▸ **Data provided**:
## Start
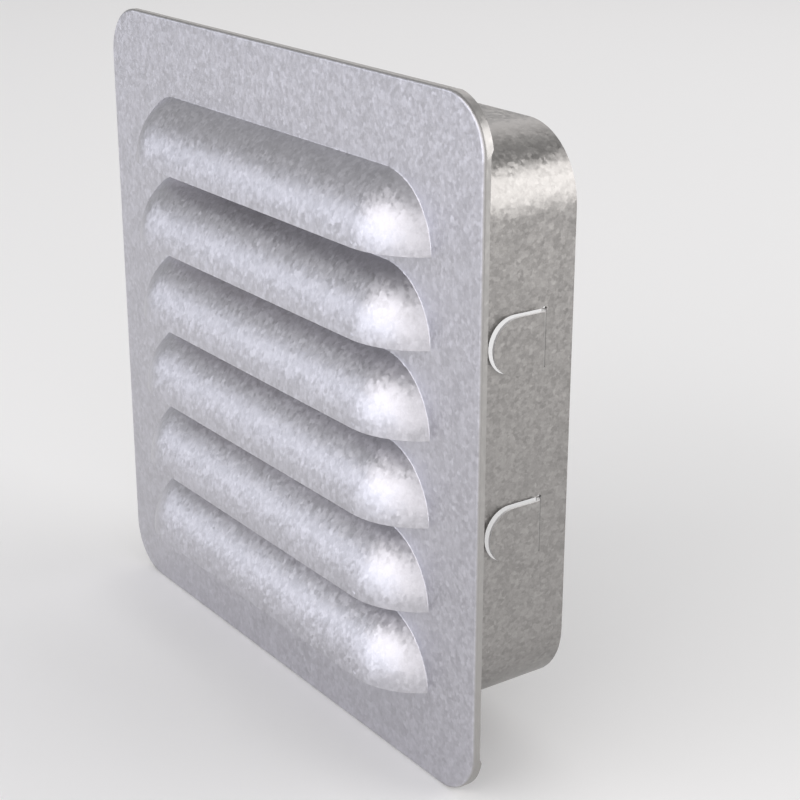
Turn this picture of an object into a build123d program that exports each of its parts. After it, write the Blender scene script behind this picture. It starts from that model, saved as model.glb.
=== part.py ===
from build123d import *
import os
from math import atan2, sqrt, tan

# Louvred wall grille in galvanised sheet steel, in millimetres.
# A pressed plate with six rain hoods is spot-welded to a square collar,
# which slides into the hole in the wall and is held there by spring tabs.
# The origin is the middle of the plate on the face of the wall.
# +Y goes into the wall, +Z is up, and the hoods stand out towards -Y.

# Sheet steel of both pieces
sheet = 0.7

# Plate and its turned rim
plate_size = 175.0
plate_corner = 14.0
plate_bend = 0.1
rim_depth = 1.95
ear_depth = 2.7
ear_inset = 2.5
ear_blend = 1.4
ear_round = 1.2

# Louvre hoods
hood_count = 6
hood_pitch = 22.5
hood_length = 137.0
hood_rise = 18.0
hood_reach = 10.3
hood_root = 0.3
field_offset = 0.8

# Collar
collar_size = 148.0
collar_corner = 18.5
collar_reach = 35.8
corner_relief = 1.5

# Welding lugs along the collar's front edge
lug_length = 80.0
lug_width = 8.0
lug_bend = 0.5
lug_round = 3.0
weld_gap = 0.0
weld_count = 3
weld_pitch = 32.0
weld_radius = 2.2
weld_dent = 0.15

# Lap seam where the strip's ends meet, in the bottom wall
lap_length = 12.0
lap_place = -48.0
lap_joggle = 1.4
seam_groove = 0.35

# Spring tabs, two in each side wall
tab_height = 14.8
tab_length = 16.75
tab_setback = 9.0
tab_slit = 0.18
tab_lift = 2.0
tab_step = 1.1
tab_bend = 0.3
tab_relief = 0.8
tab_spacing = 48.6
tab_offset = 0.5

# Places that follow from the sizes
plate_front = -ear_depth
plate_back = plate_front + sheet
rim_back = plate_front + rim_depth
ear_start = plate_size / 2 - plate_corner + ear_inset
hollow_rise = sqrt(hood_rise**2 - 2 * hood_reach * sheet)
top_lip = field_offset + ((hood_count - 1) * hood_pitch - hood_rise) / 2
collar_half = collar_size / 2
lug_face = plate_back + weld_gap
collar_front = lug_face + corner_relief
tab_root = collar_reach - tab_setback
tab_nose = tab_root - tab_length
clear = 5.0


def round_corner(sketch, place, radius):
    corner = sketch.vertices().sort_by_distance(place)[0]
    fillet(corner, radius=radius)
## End
## Start
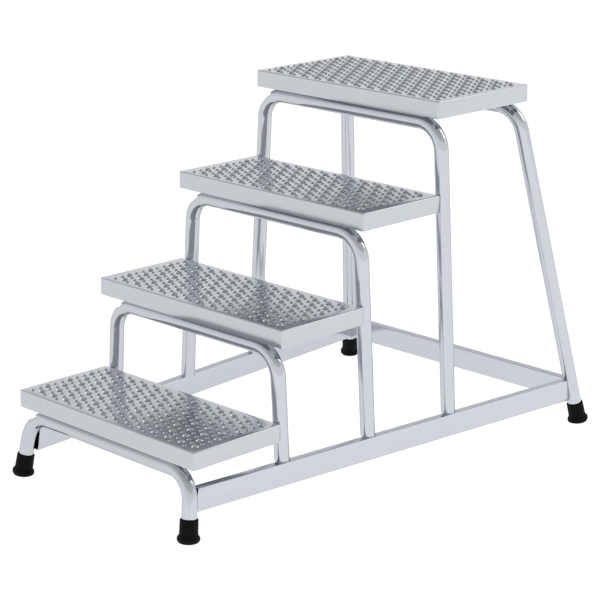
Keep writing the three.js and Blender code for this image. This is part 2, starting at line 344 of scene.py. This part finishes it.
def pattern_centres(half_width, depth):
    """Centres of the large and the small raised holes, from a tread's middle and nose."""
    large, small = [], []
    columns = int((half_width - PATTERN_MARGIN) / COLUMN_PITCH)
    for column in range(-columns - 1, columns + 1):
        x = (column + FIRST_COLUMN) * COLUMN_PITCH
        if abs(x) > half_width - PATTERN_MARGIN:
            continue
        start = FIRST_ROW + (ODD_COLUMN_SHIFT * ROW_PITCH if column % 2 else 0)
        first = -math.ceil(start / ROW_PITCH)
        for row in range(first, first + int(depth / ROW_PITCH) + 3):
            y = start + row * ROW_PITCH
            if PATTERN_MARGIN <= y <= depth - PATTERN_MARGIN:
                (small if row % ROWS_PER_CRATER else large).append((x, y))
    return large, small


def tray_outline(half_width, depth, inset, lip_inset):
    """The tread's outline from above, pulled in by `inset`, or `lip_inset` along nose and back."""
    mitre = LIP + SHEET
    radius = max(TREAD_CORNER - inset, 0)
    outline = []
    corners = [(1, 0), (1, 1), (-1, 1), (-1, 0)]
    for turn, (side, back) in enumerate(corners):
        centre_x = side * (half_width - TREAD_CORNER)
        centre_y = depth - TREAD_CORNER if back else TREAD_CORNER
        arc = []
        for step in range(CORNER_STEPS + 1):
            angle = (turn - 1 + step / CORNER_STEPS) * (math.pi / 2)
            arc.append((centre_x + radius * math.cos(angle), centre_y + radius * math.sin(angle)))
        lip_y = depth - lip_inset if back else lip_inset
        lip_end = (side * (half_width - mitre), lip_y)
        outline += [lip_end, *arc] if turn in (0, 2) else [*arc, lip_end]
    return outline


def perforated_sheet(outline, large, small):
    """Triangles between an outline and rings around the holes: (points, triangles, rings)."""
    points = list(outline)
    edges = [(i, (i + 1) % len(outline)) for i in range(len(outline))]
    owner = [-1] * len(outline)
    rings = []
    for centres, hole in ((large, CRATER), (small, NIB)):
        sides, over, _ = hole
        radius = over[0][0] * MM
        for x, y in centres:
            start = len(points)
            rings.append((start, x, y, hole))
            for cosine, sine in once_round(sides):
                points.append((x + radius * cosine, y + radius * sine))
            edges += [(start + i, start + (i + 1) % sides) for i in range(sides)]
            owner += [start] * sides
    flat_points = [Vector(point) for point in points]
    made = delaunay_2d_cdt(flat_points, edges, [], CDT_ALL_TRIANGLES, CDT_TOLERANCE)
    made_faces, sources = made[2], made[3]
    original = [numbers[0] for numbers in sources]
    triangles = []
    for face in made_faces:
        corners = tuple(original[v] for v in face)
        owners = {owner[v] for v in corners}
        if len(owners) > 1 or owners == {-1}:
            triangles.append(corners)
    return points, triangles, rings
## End
## Start
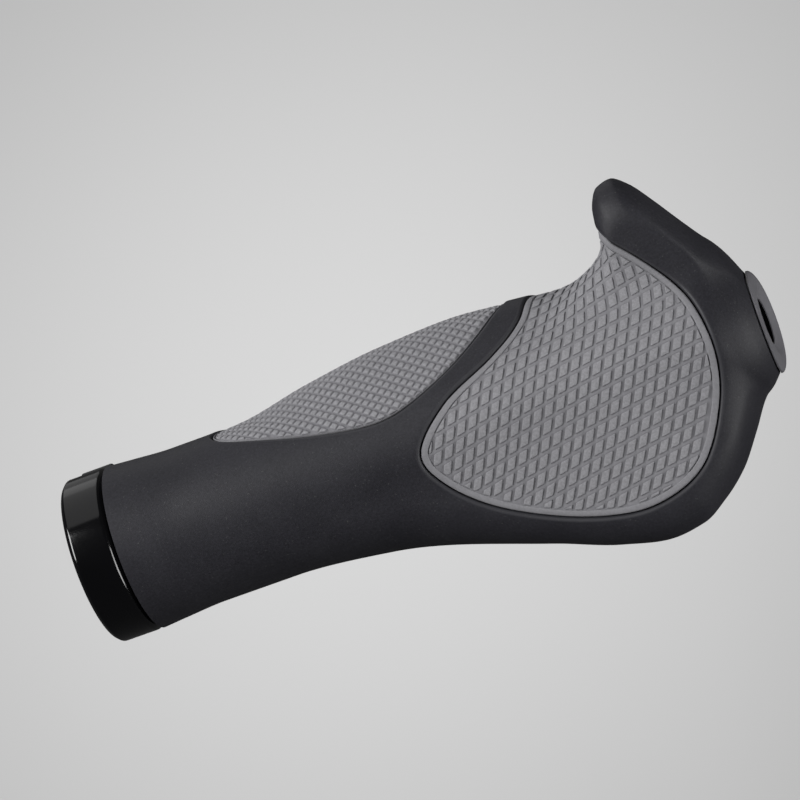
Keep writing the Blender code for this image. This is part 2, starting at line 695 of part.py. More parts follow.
## End
▸ **Task statement**: Your task is to extract exactly the lines starting at the line with "Keep writing the three.js" and ending at the line with "return large, small", including both ends, and no other lines.

▸ **Response to this task**:
Keep writing the three.js and Blender code for this image. This is part 2, starting at line 344 of scene.py. This part finishes it.
def pattern_centres(half_width, depth):
    """Centres of the large and the small raised holes, from a tread's middle and nose."""
    large, small = [], []
    columns = int((half_width - PATTERN_MARGIN) / COLUMN_PITCH)
    for column in range(-columns - 1, columns + 1):
        x = (column + FIRST_COLUMN) * COLUMN_PITCH
        if abs(x) > half_width - PATTERN_MARGIN:
            continue
        start = FIRST_ROW + (ODD_COLUMN_SHIFT * ROW_PITCH if column % 2 else 0)
        first = -math.ceil(start / ROW_PITCH)
        for row in range(first, first + int(depth / ROW_PITCH) + 3):
            y = start + row * ROW_PITCH
            if PATTERN_MARGIN <= y <= depth - PATTERN_MARGIN:
                (small if row % ROWS_PER_CRATER else large).append((x, y))
    return large, small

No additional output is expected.